By contrast, Bangladesh's biggest trade competitor, Vietnam, secured nearly $30 billion in foreign investment commitments in 2024 and is increasingly seen as a dependable alternative. India and Indonesia are also expanding capacity, eager to capture contracts that previously went to Bangladesh. Even slight reputational damage could accelerate this shift.

The timing is especially sensitive. Next year, Bangladesh is due to graduate from least developed country status, a milestone often framed as proof of progress. Yet it also means losing duty-free access to the European Union under the Everything But Arms scheme, exposing exports to new tariffs and stricter rules of origin. If international buyers simultaneously perceive labour unrest, the double blow could accelerate the migration of orders abroad. And the World Bank has already warned that apparel exports could shift elsewhere unless competitiveness is reinforced.

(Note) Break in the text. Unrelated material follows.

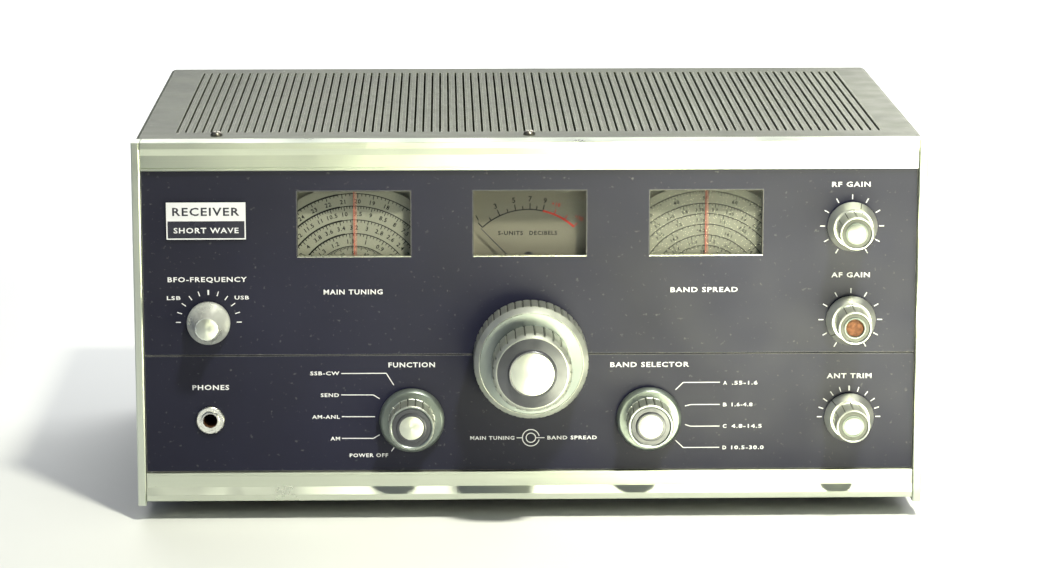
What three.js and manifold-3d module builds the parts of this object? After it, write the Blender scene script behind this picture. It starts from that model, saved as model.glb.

Against this backdrop, employers are not rejecting reform outright but are pushing for balance. Some propose thresholds that vary by factory size, preventing small groups from dominating labour relations in large plants. Others cite the U.S. model, where 30 percent of workers must support a petition before a union election can take place. Vietnam's model of a single state-supervised union per enterprise is also seen as a guarantee of predictability, although critics argue it limits autonomy.

These concerns have drawn international attention, including from the International Labor Organization, which stressed the need for tripartite dialogue to secure consensus. Without it, experts warn, reforms could aggravate tensions rather than resolve them. Many argue that effective worker representation requires not only thresholds but also professionalisation: training, accountability, and credible dispute resolution mechanisms to ensure unions serve long-term interests rather than short-term bargaining.

Placed in the context of Bangladesh's broader economic story, the stakes become even clearer. Over the past decade, the country has grown by more than 6 percent annually, powered by garments as its central engine. That growth has lifted millions from poverty, financed infrastructure, and propelled the country towards middle-income status. Yet dependence on a single sector has also created fragility, leaving the economy vulnerable to shocks. A misstep that undermines competitiveness in garments risks destabilising the very growth model on which Bangladesh's success has been built.

That fragility is why the stakes are so high. Having relied for decades on garments to power growth, Bangladesh now risks destabilising the very model that lifted millions from poverty. A single misstep in labour reform could erode the competitiveness on which its success has depended.

The question is no longer whether the country needs reform, but whether it can be designed without undermining investor trust and export reliability. If it fails, Bangladesh could see orders and capital drift to rivals. If it succeeds, it will reinforce its status as a cornerstone of the global apparel trade.